Of course the Supreme Court by rule or the Legislature by statute could provide that in an offer-of-judgment context, dismissal of plaintiff’s case after an offer of judgment is made might also allow defendant to recover fees and costs on post-trial application to the trial judge by creating a new exception to the American Rule of fee payment.

Under the American Rule, the prevailing party is ordinarily not entitled to collect fees from the adversary.  This is based upon the policy that, “Sound judicial administration will be best advanced if litigant’s bear their own counsel fees.” See, Guarantee Insurance Co. v. Saltman, 217 N.J. Super. 604, 609-610 (App. Div. 1987), which furnishes a concise history of the rule and its application.  There are some exceptions to the ordinary application of the American Rule, as when it is permitted by court rule or statute; or pursuant to the terms of a contract; or when counsel fees are a traditional element of damages in the action; or where an insured has incurred counsel fees in defending an action under a disclaimed liability or indemnity policy.

The first reported case in which counsel for plaintiff made application for fees from the insurer after plaintiff’s success in requiring the insurer to defend and indemnify a workers’ compensation claim against its insured because of convoluted policy language was Gerhardt v. Continental Ins. Co., 48 N.J. 291 (1966).

In Gerhardt, Justice Jacobs, writing for a unanimous court, rejected arguments that Ms.
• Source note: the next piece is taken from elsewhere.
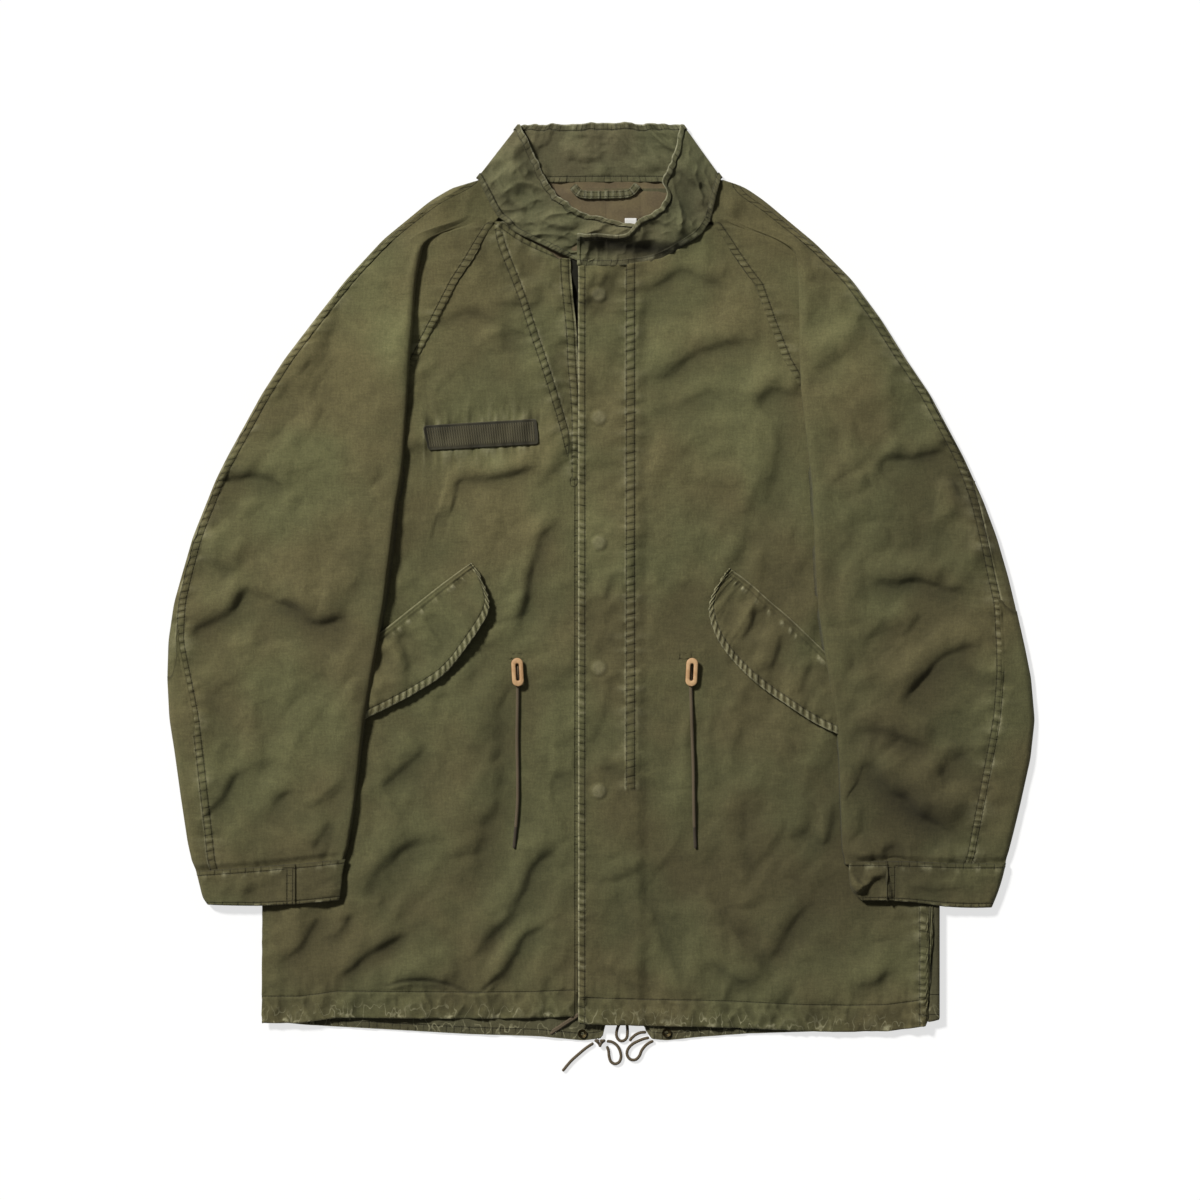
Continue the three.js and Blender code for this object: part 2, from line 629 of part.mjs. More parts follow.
function tube(points, diameter) {
  const curve = new THREE.CatmullRomCurve3(points);
  const section = new THREE.Shape();
  const sides = 8;
  for (let i = 0; i < sides; i++) {
    const angle = (2 * Math.PI * i) / sides;
    const corner = [(Math.cos(angle) * diameter) / 2, (Math.sin(angle) * diameter) / 2];
    section[i ? "lineTo" : "moveTo"](...corner);
  }
  const steps = Math.max(6, Math.round(curve.getLength() / (2 * diameter)));
  return new THREE.ExtrudeGeometry(section, { steps, extrudePath: curve, bevelEnabled: false });
}

function cordOnFront(route, front) {
  const lift = cloth / 2 + 2 * seamGap + waistCord / 2;
  return tube(route.map(({ x, y }) => new THREE.Vector3(x, y, heightOn(front, x, y) + lift)), waistCord);
}

function cordOnFloor(route) {
  return tube(route.map(({ x, y }) => new THREE.Vector3(x, y, hemCord / 2 + 0.1)), hemCord);
}

// Materials ------------------------------------------------------------------------------------------
const twill = new THREE.MeshStandardMaterial({ color: 0x5e5a3f, roughness: 0.9, metalness: 0 });
const twillShade = new THREE.MeshStandardMaterial({ color: 0x504e38, roughness: 0.9, metalness: 0 });
const collarCloth = new THREE.MeshStandardMaterial({ color: 0x565440, roughness: 0.92, metalness: 0 });
const liningCloth = new THREE.MeshStandardMaterial({ color: 0x64583e, roughness: 0.85, metalness: 0 });
const webbing = new THREE.MeshStandardMaterial({ color: 0x43402f, roughness: 0.8, metalness: 0 });
const labelCloth = new THREE.MeshStandardMaterial({ color: 0xd8d6cf, roughness: 0.8, metalness: 0 });
const leather = new THREE.MeshStandardMaterial({ color: 0xbe9e76, roughness: 0.6, metalness: 0 });
const braid = new THREE.MeshStandardMaterial({ color: 0x4d4332, roughness: 0.85, metalness: 0 });
const brass = new THREE.MeshStandardMaterial({ color: 0x6b5c33, roughness: 0.45, metalness: 0.9 });

// The parka --------------------------------------------------------------------------------------------
const group = new THREE.Group();
function add(name, geometry, material) {
  const mesh = new THREE.Mesh(geometry, material);
  mesh.name = name;
  group.add(mesh);
}

add("back_panel", backPanel(), twillShade);
add("front_right", sheet(rightFrontPoints, cloth), twill);
add("front_left", sheet(leftFrontPoints, cloth), twill);
add("fly_underlay", flatRectangle(-36, -404, 26, 296, 2, 2, 1, underlayLevel), twillShade);
add("sleeve_right_front", sleeveFront(rightSleeve, -1), twill);
add("sleeve_right_back", sheet(sleeveBackPoints(rightSleeve, -1), cloth), twill);
add("sleeve_left_front", sleeveFront(leftSleeve, 1), twill);
add("sleeve_left_back", sheet(sleeveBackPoints(leftSleeve, 1), cloth), twill);
add("elbow_patch_right", elbowPatch(rightSleeve, -1, rightPatchRows), twill);
add("elbow_patch_left", elbowPatch(leftSleeve, 1, leftPatchRows), twill);
add("cuff_right", cuff(asRows(["outer", "outerY", "inner", "innerY"], [
  [388.5, -277, 245, -265.5], [385, -291, 247.5, -278], [382, -302, 249, -292], [377, -309, 251, -304],
]), -1, 294), twill);
add("cuff_left", cuff(asRows(["outer", "outerY", "inner", "innerY"], [
  [388.5, -269, 238, -267.5], [385, -284, 238, -282], [380, -298, 241, -296], [374, -312, 250, -305],
]), 1, 274), twill);
add("collar", collar(), collarCloth);
add("neck_lining", flatRectangle(-78, 299, 84, 381, 4, 6, 0.8, 2.2), liningCloth);
add("hanger_loop", strip(
  asRows(["x", "y"], [[-26, 379], [-21, 373], [-13, 371.5], [22, 372.5], [29, 374], [34, 380]]),
  5, 1.2, () => 3.6), collarCloth);
add("neck_label", flatRectangle(4, 318, 52, 350, 2, 2, 0.4, 3.05), labelCloth);
add("pocket_flap_right", pocketFlap(rightFlap, rightFrontPoints), twill);
add("pocket_flap_left", pocketFlap(leftFlap, leftFrontPoints), twill);
const tapeCorners = [[-170, 150], [-62, 156], [-60, 133], [-166, 127]];
add("name_tape", patchOnFront(tapeCorners, rightFrontPoints, 1.2), webbing);
const snapHeights = [276, 158, 38, -82, -200];
snapHeights.forEach((y, i) => add(`snap_${i + 1}`, snap(-2, y, 3.1, 5.45), brass));
add("snap_6", snap(-46, 285, 1.8, 2.95), brass);
for (const [side, front, x, tilt] of [
  ["right", rightFrontPoints, -80, 0.05],
  ["left", leftFrontPoints, 87, -0.05],
]) {
  const y = -86;
  const z = heightOn(front, x, y) + cloth / 2 + waistCord + 3 * seamGap;
  add(`waist_cord_${side}`, cordOnFront(waistRoutes[side], front), braid);
  add(`leather_keeper_${side}`, leatherKeeper(x, y, z, tilt), leather);
}
for (const [name, route] of Object.entries(floorRoutes)) add(name, cordOnFloor(route), braid);
add("tail_knot", knot(-1, -441.3), braid);
add("hem_drawcord", strip(asRows(["x", "y"], [[-23, -415.5], [-35, -423.5], [-47, -431.5]]),
  7, 1.3, () => cloth + seamGap + 0.65), braid);
add("tail_eyelet_right", eyelet(-18, -433, cloth + seamGap), brass);
add("tail_eyelet_left", eyelet(63, -432, cloth + seamGap), brass);

export default group;
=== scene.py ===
"""Looks of a fishtail parka laid flat on its back, front up, its sleeves folded over the fronts.

Lengths in the tables are millimetres in the frame's own axes: +X to the wearer's left, +Y to the
collar, +Z up. "right" and "left" are the wearer's. Meshes are made in millimetres and turned into
metres when their objects are made.
"""
import math

import bpy
import numpy as np
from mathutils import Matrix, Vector


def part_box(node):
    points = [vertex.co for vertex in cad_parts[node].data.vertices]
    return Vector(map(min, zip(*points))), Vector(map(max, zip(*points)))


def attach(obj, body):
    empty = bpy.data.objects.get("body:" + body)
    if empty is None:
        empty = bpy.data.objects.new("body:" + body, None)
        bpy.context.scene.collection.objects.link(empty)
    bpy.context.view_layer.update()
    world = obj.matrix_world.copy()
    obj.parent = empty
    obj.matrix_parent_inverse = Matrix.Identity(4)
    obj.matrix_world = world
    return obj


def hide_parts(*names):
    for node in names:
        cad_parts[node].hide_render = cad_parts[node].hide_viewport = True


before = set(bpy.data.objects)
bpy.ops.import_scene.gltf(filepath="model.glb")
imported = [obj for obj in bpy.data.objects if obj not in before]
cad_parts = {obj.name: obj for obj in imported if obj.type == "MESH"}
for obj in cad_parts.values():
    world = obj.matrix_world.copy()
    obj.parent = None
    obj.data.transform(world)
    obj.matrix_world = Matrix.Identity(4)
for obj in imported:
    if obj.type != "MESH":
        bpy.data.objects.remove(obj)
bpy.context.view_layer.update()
scene = bpy.context.scene

MM = 0.001
FAR = 60.0  # stands for "no stitch row or edge near"

# Camera and light -------------------------------------------------------------------------------
VIEW_WIDTH = 1152.0
VIEW_CENTRE = (-1.0, -16.8)
LENS = 250.0
SENSOR = 36.0
KEY_ELEVATION = math.radians(40)
KEY_AZIMUTH = math.radians(135)  # where the light comes from: wearer's right shoulder
KEY_STRENGTH = 4.2
KEY_SOFTNESS = math.radians(9)
SKY_STRENGTH = 0.16


def make_camera():
    data = bpy.data.cameras.new("camera")
    data.lens = LENS
    data.sensor_width = SENSOR
    data.clip_end = 50
    camera = bpy.data.objects.new("camera", data)
    distance = VIEW_WIDTH * MM * LENS / SENSOR
    camera.location = (VIEW_CENTRE[0] * MM, VIEW_CENTRE[1] * MM, distance)
    scene.collection.objects.link(camera)
    scene.camera = camera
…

Gerhardt should qualify for reimbursement of her fees in the successful coverage action under the inherent equitable power of the court and by analogy to fee payments where a coverage claim on a liability policy had been successful.  Justice Jacobs pointed out that exceptions to the American Rule, that each party bear its own fees, generally rests on statutory provisions which have no counterpart in New Jersey law.  He wrote that when the New Jersey rules were originally adopted, they embraced the view that sound judicial administration would be best advanced by having each litigant bear counsel fees incurred, except in a few specially designated instances.
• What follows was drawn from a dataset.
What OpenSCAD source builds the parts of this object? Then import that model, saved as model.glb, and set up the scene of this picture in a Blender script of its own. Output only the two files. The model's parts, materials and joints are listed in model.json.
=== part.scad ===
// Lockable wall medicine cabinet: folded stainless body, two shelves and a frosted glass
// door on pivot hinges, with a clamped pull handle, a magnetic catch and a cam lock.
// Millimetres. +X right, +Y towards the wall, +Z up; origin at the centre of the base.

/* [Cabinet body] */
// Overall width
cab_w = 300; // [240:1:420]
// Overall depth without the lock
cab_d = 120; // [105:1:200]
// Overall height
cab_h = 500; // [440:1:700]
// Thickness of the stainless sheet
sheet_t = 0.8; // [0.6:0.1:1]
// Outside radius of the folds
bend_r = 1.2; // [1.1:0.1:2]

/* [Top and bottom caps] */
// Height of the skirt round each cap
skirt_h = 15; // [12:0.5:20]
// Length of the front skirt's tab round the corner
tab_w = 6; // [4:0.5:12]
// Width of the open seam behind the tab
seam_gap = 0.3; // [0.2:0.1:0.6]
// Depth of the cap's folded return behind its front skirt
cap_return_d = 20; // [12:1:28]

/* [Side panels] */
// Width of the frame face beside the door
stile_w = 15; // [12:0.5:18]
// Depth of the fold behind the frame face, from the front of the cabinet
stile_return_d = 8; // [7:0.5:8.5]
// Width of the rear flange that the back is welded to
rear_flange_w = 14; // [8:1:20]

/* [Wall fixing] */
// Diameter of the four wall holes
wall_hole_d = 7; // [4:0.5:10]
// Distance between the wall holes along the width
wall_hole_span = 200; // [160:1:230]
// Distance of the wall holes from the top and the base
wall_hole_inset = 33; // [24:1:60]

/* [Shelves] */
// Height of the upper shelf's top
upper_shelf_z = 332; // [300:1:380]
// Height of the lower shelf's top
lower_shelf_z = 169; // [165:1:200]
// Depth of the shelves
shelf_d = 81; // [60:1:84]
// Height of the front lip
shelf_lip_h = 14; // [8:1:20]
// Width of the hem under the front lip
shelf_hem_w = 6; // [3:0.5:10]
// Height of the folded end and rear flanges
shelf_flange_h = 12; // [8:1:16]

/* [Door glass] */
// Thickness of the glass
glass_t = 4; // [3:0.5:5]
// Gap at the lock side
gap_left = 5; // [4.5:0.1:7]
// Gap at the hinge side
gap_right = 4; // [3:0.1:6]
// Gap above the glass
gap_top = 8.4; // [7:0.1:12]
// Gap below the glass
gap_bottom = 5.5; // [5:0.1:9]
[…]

The American Rule and its exceptions have been argued to the court over the years.  The argument for awarding fees to a successful plaintiff is based on equitable considerations, i.e., to give the successful party full benefit of the sums to which it was found entitled. Sears Mortgage Corp. v. Rase, 134 N.J. 326, 3540356 (1993); Shore Orthopedic Group v. Equitable Life Assur. Soc., 199 N.J. 310 (2009); In re Estate of Vayda, 184 N.J. 115 (2005).  “The American Rule prohibits recovery of counsel fees by the prevailing party against the losing party … The purposes behind the American Rule are threefold: (1) unrestricted access to the courts for all persons; (2) ensuring equity by not penalizing persons for exercising their right to litigate a dispute, even if they lose; and (3) administrative convenience.” Occhifinto v. Olivo Constr. Co., 221 N.J. 443, 449 (2015).

On through the years and to present, the courts as indicated have expressed their support of the American Rule.  If there are proceedings in J.P. Electric seeking relief from the Supreme Court, chances for success are indeed bleak based on the judicial history of New Jersey.